I have been lucky to work at such a dynamic and exciting place for years. Google routinely plays host to amazing academics, political figures, and mind-blowing technologists. The culture is very open and our most important visitors are encouraged to spend their time with us, not locked away in closed door sessions with executives, but in rooms filled with employees from across the company for dialog and exchange of ideas. We have found that this is not only great for Googlers and the direct access it brings to such fascinating minds, but the VIPs who come routinely remark on how refreshing it is to visit such an unpolished and sincere place.

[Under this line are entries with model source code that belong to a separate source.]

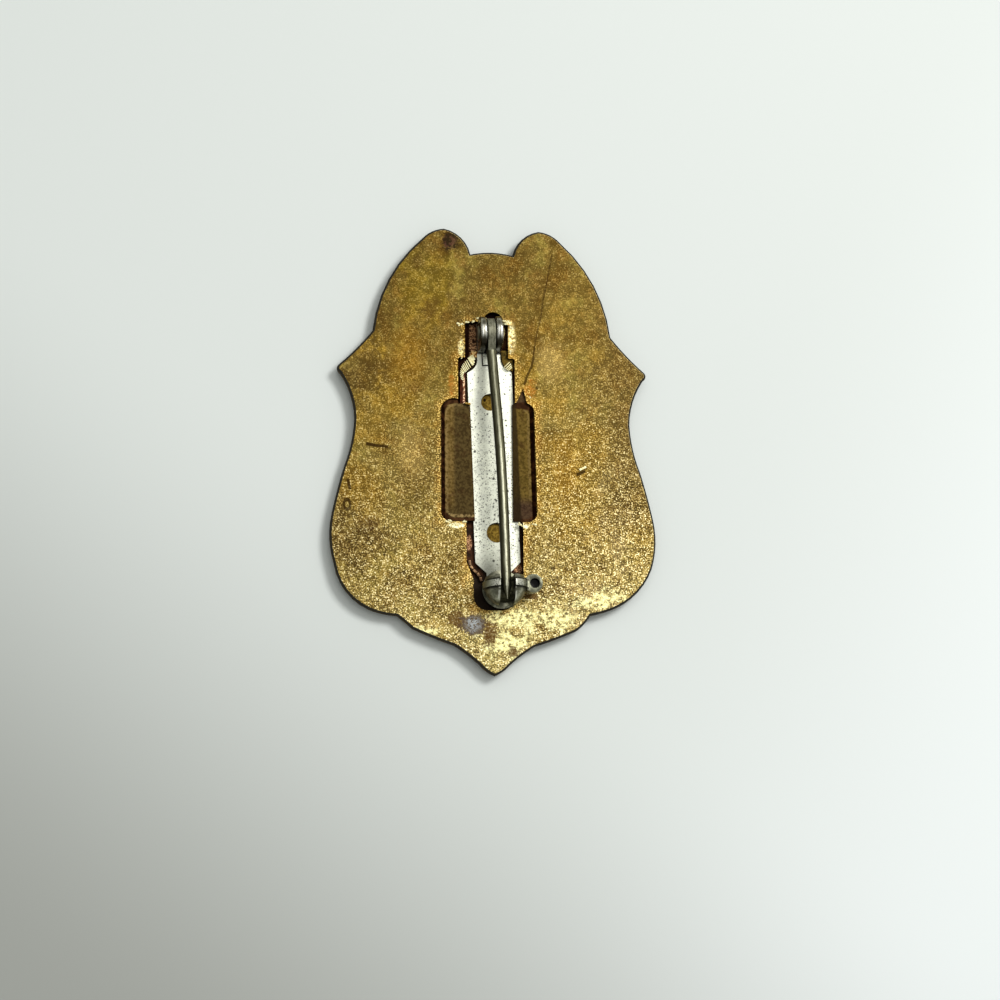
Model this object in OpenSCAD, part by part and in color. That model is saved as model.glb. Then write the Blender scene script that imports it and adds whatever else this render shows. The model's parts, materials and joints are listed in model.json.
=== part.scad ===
// Shield badge lying face down, with the pin assembly of its back on top.
// +X right and +Y top as the back is seen, +Z up out of the back, z = 0 on the front rim.

/* [Shield] */
// overall height, mm
shield_h = 57.15; // [40:0.05:80]
// overall width, mm
shield_w = 41.0; // [30:0.1:60]
// thickness from front rim to back face, mm
plate_t = 2.0; // [1.6:0.05:3]
// depth of the plain front field behind its rim, mm
field_d = 0.3; // [0:0.05:0.5]
// radius of the plain round panel in the front field, mm
panel_r = 9.5; // [5:0.5:13]
// steps in each arc of the outline
arc_steps = 6; // [3:1:12]

/* [Pocket] */
// depth of the pocket below the back face, mm
pocket_d = 1.25; // [0.8:0.05:1.5]
// depth of the swaged tabs below the back face, mm
tab_d = 0.42; // [0.2:0.02:0.6]
// width of the sloping outer wall of a tab, mm
tab_slope = 0.6; // [0.2:0.05:1]

/* [Pin bar] */
// width of the strip, mm
bar_w = 5.7; // [4:0.1:8]
// thickness of the strip and its ears, mm
bar_t = 0.5; // [0.3:0.05:0.8]
// turn of the whole pin assembly in the pocket, degrees
bar_turn = 2.07; // [-4:0.01:4]
// sideways place of the strip where it crosses the middle of the shield, mm
bar_x = 0.37; // [-1:0.01:1]
// radius of the upper hole, mm
hole_top_r = 1.08; // [0.6:0.01:1.5]
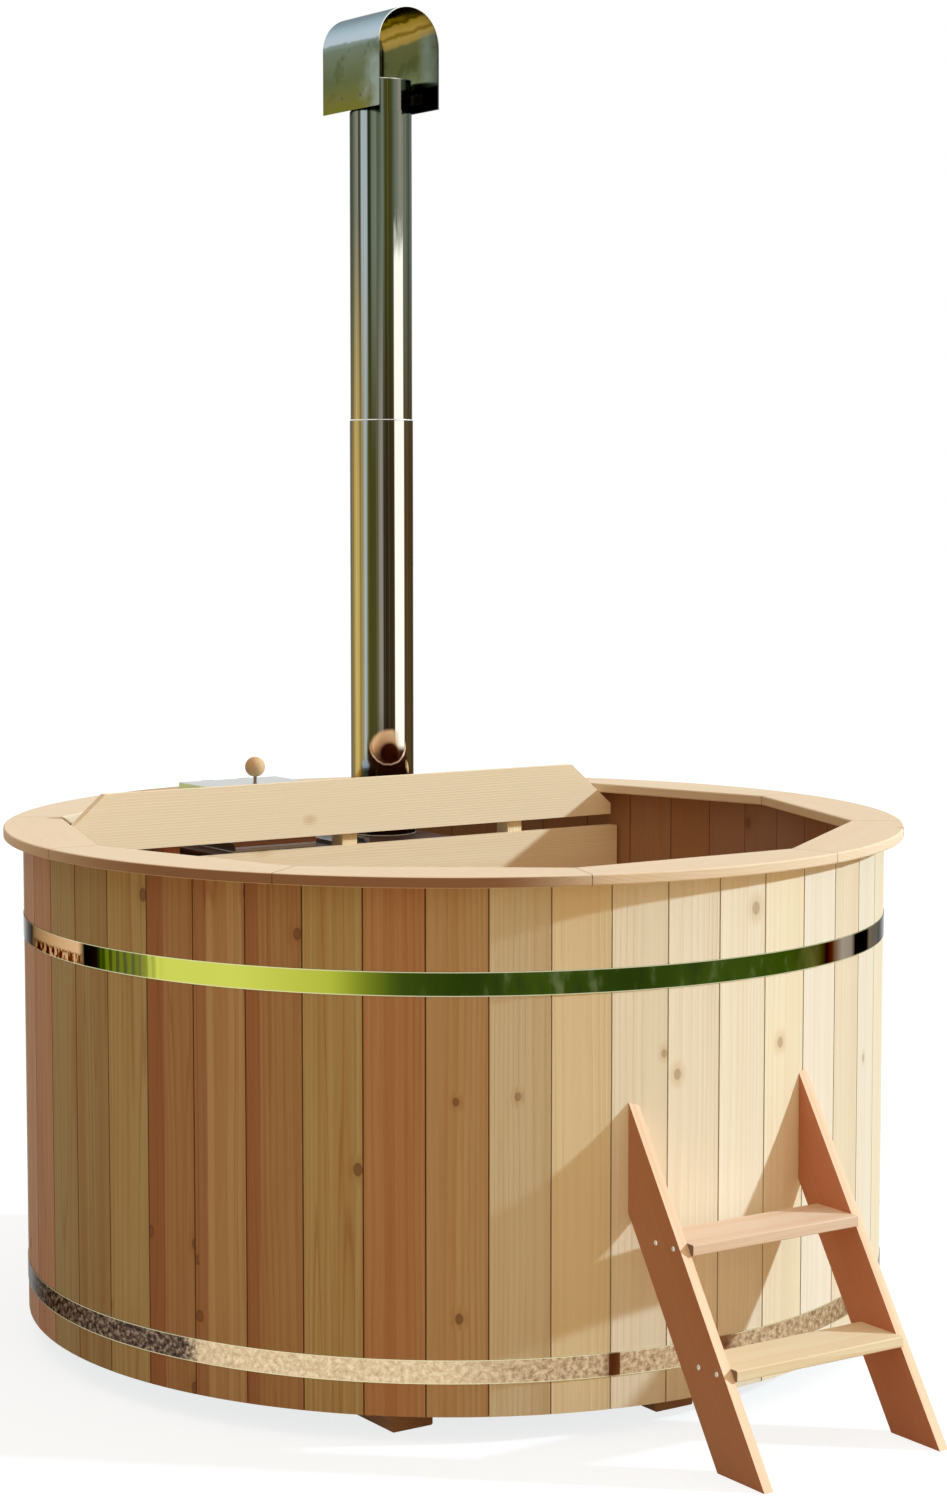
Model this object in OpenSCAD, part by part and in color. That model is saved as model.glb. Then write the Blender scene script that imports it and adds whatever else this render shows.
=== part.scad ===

That said, a recent visit by three-time Grammy winner John Legend raised the bar on our tradition and put on a show that none of us will forget.
To grasp the gravity of that day, I think it is first important to understand that John is a geek. Yep, before his music career he graduated early from fancy schools, got insane grades, and did a stint as a BCG consultant. He uses Gmail, mixes rough cuts on his Mac, carries a Treo, and can hang in any conversation about DRM. The guy could very easily have been one of us and could likely get a job at Google tomorrow. Yet, the world of entertainment from which he now hails can sometimes feel far from the DNA of our company. Thus, when John offered to come to Google and do a quick performance along with some audience Q&A, I jumped at the chance.
His visit started like any other. I met him in our lobby and walked him around the campus pointing out some of the idiosyncrasies that make Google so unique. However, rather than engage in the traditional pleasantries, within moments John was debating me on issues of the digital divide and the populations of landlocked African nations. (I was off by 200 million on one number and he called me on it.) This tone never stopped. As we grabbed food from our wonderful chefs (thanks, N8, Will and Shon!) the discussions continued. How can the industry fix the music buying process for users? How to get the developing world access? How to find the best charitable organizations? What impact does blogging have on cross-cultural understanding? John was on it, and the the dialog was rich.
If the day had ended there, it would have been a success. But we were just starting. Because, just outside the conference room where John was warming up his voice, about 2000 Googlers had amassed on a Tuesday afternoon waiting to hear his stuff.
The excitement was palpable when John took the stage (carved from the corner of our cafeteria) and launched into a few of his newer songs. I make for a pretty awkward MC, but nonetheless, had a blast interviewing him on stage between his playing. We talked about his songwriting process, his hopes for future products at Google, and then threw it open for some audience questions. Googlers are sharp, genuine people, and their questions were well informed, insightful, and thought provoking. John was having a laugh answering them and always found a segue back into his next piece. He had originally planned to play three or four songs, but the vibe was right and he was feeling good so this kept going - for an entire hour. It was a treat and we were all having a great time. Then, on the last question from the audience, the day took an unforgettable turn.
I had never before met Brian Bautista, a sharp young guy who works on the team that does user support for Google Maps. He is a really unassuming Googler of Filipino descent who dresses very modestly and is known for his trademark smile. Since I was traveling much of this past summer, I also didn't know that during the company's summer picnic, Brian had entered the "Google Idol" talent competition performing a rendition of John's hit "Ordinary People." So, maybe I shouldn't have been completely surprised when I called on Brian to ask John a question and Brian flat-out asked if he could come up on stage and try a duet.
I won't try to fully describe what happened next. I would rather let the YouTube clip of their collaboration speak for itself. Suffice it to say, the crowd went bananas. This little guy with the shockingly booming, sultry voice, up there with one of his heroes putting together a wonderful performance. John showed so much class in sharing the stage. You could see he was having such a good time himself and the audience felt it too.
I could ramble on about how this was one big metaphor for the future of the Net. Professional content, mashed up with user-generated performance, and direct fan access to artists, all just one click away from any viewer. . .
Instead, I will skip all the analysis and just note that, for those reasons and more, this was my favorite day at Google so far.
Thanks to John Legend, Lisa Ellis, Seth Friedman, Jonathan Levine, as well as Googlers Sean Johnson, Will Wyer, Marty Lev, the Google Chefs mentioned above, Pam Shore, Michelle Stribling, and the indispensable Ronny Conway for making it happen!